薬剤関連顎骨壊死は、高用量のビスホスホネート系薬剤の静脈内投与やデノスマブという薬剤の投与を受けているか受けたことがある人の一部で発生し、特にがんがある場合と口腔外科手術を受けた場合によくみられます。
薬剤関連顎骨壊死は、抜歯、けが、放射線療法の後に起こることもあれば、はっきりした理由が分からない場合もあります。
治療は経験豊富な口腔外科医が行うのが最善です。
薬剤関連顎骨壊死を予防するため、必要な口腔外科手術があるなら、可能な限りビスホスホネート系薬剤を使用する前に行っておくべきです。
「顎骨壊死」は通常「薬剤に関連した」病態であり、主にビスホスホネート系薬剤またはデノスマブを過去に使用していたか、現在使用している人に発生しますが、薬剤に関連したものである場合は薬剤関連顎骨壊死と呼ばれます。
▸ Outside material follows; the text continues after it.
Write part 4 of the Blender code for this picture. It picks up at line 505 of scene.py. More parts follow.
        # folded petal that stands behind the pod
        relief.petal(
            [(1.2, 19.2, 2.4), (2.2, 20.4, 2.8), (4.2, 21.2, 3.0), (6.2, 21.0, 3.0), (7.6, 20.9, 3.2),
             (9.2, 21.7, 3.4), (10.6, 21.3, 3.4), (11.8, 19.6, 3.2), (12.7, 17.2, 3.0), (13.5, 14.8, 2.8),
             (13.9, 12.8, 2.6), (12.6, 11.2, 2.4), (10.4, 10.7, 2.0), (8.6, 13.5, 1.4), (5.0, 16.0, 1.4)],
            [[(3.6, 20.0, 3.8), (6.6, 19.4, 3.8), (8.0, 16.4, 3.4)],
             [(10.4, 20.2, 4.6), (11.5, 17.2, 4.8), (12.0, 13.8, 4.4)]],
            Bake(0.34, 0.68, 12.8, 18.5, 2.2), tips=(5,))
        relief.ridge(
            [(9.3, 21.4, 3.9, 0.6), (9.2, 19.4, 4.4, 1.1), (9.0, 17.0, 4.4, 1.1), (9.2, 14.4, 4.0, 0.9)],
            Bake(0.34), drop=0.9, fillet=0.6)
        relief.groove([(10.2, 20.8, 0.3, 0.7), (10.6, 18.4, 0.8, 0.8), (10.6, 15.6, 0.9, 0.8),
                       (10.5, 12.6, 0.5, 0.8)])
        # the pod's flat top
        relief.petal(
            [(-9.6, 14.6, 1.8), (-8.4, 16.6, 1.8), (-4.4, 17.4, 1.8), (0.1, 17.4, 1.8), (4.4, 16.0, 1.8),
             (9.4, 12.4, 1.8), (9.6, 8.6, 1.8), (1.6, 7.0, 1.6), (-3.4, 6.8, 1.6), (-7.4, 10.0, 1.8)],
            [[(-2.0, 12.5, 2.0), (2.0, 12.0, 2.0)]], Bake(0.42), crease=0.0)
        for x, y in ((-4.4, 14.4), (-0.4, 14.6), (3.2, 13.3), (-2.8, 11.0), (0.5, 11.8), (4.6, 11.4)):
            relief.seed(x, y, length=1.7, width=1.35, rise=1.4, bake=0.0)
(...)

ビスホスホネート系薬剤とデノスマブは、骨粗しょう症や骨腫瘍などの病気がある人に骨密度の低下を抑えるために使用される薬剤です。薬剤関連顎骨壊死を起こす人の大半は、がんに対して高用量のビスホスホネート系薬剤を静脈内投与する治療を受けています。非常にまれですが、閉経後の骨粗しょう症に対してビスホスホネート系薬剤を服用している人でも薬剤関連顎骨壊死が認められています。がんのない人やビスホスホネート系薬剤もデノスマブも使用していない人が顎骨壊死を発症する可能性もありますが、極めてまれなことです。
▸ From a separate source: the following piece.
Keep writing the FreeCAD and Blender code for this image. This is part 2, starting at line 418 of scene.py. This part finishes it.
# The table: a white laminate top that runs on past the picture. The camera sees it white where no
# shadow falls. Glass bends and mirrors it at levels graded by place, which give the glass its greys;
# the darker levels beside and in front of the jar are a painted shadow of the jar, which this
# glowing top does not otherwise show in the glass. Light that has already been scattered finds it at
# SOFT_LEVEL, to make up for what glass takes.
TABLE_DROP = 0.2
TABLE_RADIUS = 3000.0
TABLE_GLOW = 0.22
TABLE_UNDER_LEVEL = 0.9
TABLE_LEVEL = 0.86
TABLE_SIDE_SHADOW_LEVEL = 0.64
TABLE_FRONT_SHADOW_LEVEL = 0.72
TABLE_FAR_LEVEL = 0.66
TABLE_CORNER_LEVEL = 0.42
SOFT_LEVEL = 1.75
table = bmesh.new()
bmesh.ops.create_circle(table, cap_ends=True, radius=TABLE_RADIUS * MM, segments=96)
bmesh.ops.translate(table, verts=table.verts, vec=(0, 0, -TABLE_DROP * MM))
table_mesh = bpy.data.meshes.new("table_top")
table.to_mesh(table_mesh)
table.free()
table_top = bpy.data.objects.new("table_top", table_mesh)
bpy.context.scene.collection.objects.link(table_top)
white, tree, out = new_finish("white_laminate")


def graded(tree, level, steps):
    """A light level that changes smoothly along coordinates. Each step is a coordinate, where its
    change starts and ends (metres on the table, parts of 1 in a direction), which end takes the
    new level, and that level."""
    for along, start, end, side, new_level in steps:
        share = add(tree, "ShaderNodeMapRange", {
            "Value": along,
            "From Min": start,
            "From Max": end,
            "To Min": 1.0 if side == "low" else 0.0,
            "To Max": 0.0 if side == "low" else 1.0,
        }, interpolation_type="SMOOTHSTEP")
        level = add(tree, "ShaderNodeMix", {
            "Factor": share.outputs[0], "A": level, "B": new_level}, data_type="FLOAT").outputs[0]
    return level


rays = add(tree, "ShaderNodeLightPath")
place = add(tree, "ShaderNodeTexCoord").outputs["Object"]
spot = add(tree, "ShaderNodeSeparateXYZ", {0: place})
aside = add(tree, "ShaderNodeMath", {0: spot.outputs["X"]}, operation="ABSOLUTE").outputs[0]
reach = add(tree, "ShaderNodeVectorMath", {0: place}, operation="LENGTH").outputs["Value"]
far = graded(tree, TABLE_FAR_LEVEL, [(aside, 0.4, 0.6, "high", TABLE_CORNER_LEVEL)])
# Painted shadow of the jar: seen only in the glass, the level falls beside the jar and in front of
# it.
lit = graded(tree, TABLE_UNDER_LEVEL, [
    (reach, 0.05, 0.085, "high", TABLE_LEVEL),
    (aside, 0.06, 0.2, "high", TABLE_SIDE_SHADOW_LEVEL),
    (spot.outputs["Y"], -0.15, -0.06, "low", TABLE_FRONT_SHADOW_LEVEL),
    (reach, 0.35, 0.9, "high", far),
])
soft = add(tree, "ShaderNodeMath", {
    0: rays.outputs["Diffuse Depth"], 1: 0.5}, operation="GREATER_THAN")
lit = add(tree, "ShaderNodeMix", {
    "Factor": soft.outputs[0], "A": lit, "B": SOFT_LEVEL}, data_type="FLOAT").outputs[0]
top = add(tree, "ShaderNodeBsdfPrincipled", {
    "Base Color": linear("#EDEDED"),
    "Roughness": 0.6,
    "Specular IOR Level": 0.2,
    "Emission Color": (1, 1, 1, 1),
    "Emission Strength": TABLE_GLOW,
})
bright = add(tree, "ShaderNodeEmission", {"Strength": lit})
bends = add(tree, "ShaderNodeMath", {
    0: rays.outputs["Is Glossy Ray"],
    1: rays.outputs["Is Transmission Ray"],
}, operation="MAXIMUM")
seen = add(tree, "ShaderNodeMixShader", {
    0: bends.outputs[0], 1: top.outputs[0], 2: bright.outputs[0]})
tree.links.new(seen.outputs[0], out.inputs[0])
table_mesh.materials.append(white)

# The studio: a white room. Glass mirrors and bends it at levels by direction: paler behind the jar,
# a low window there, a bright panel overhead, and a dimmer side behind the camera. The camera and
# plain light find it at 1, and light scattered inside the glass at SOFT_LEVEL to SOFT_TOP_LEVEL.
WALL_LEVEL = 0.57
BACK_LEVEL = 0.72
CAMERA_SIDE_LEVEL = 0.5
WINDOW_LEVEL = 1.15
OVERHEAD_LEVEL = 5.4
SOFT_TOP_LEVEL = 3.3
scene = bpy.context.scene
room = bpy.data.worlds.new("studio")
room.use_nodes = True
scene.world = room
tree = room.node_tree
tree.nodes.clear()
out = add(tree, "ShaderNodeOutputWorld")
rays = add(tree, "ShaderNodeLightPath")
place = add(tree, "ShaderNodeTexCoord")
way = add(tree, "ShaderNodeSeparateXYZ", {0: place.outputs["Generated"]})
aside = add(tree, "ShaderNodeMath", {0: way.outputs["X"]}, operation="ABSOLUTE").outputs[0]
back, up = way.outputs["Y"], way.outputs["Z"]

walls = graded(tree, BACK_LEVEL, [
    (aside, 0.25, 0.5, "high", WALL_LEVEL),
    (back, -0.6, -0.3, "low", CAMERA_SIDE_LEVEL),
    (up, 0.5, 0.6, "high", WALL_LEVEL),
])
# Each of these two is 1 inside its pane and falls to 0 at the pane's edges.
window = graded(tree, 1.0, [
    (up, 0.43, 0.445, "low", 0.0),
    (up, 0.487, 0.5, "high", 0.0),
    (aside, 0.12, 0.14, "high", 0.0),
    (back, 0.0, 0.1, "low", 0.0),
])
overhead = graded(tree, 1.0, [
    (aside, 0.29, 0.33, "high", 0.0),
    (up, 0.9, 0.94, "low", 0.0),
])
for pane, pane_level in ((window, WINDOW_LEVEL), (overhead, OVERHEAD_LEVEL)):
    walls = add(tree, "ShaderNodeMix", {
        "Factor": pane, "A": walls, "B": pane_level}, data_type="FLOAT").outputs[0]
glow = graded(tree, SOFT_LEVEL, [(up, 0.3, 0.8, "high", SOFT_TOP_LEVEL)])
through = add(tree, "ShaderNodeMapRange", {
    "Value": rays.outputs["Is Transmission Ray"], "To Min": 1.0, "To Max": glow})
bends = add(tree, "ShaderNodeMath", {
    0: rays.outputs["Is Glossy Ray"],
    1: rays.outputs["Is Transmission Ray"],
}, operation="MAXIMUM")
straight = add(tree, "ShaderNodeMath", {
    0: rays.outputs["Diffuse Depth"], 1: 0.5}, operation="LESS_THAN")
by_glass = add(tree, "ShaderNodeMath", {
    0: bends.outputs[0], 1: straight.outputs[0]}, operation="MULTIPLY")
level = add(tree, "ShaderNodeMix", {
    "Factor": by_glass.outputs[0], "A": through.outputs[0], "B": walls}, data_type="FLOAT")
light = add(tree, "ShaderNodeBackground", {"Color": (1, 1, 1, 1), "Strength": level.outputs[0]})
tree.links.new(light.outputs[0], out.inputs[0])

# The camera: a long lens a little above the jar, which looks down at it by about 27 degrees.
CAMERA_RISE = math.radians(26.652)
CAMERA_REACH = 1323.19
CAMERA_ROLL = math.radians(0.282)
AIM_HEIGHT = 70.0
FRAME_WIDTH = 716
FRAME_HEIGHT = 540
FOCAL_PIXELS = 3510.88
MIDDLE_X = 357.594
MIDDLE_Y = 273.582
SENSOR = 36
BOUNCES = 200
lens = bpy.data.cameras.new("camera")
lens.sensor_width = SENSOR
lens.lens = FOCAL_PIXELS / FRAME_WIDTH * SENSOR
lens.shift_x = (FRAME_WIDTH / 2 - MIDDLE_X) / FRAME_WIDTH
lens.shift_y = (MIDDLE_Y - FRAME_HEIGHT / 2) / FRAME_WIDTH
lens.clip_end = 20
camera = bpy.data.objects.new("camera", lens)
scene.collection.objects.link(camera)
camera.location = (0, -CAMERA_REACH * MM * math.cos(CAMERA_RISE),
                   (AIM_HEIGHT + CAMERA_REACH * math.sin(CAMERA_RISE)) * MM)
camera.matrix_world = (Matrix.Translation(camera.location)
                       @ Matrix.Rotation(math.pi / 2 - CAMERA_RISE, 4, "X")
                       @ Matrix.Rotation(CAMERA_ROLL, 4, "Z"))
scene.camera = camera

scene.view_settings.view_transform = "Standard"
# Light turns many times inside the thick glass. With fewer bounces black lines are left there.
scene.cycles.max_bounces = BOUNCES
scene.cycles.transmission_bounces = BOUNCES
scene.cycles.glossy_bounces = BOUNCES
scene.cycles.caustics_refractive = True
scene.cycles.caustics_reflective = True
薬剤関連顎骨壊死はいつでも発生する可能性があり、抜歯や外傷の後に発生することもあります。(頭頸部への放射線療法によって放射線性骨壊死と呼ばれるよく似た疾患が引き起こされることがあります。)ときに、あごの骨の感染症(骨髄炎)が誤って薬剤関連顎骨壊死と診断されることがあります。
ビスホスホネート系薬剤を服用している骨粗しょう症の人が薬剤関連顎骨壊死を発症するリスクは、極めて低いです。ビスホスホネート系薬剤は処方通りに継続して服用するべきです。ただし、可能であれば、口腔外科手術が必要なときは、ビスホスホネート系薬剤の使用を開始する前に行うべきです。また、ビスホスホネート系薬剤を服用している間は、口の中を清潔に保ち続ける必要があります。
薬剤関連顎骨壊死の症状
薬剤関連顎骨壊死では、通常は痛みが起き、口や顎の部位から膿が排出されることがあります。ただし、症状がまったく出ない人もいます。
薬剤関連顎骨壊死の診断
歯科医、口腔外科医、または医師による評価
薬剤関連顎骨壊死の診断は、歯科医、口腔外科医、ときに一般の医師による評価の過程で下されます。
薬剤関連顎骨壊死の治療
壊死した骨の除去
抗菌薬と洗口液の使用
薬剤関連顎骨壊死は治療が難しいため、その治療経験が豊富な口腔外科医に相談すべきです。薬剤関連顎骨壊死の治療としては、典型的には損傷した骨の一部を削り取った上で、抗菌薬を服用し、洗口液を使用します。治療後は、口腔外科医のフォローアップを受け、治癒を評価してもらうほか、適切な口腔衛生で患部が清潔に保たれていることを確認してもらいます。
すべての患部を手術で取り除くと、状態がさらに悪化することがあり、そのような手術は最初に選択すべき治療法ではありません。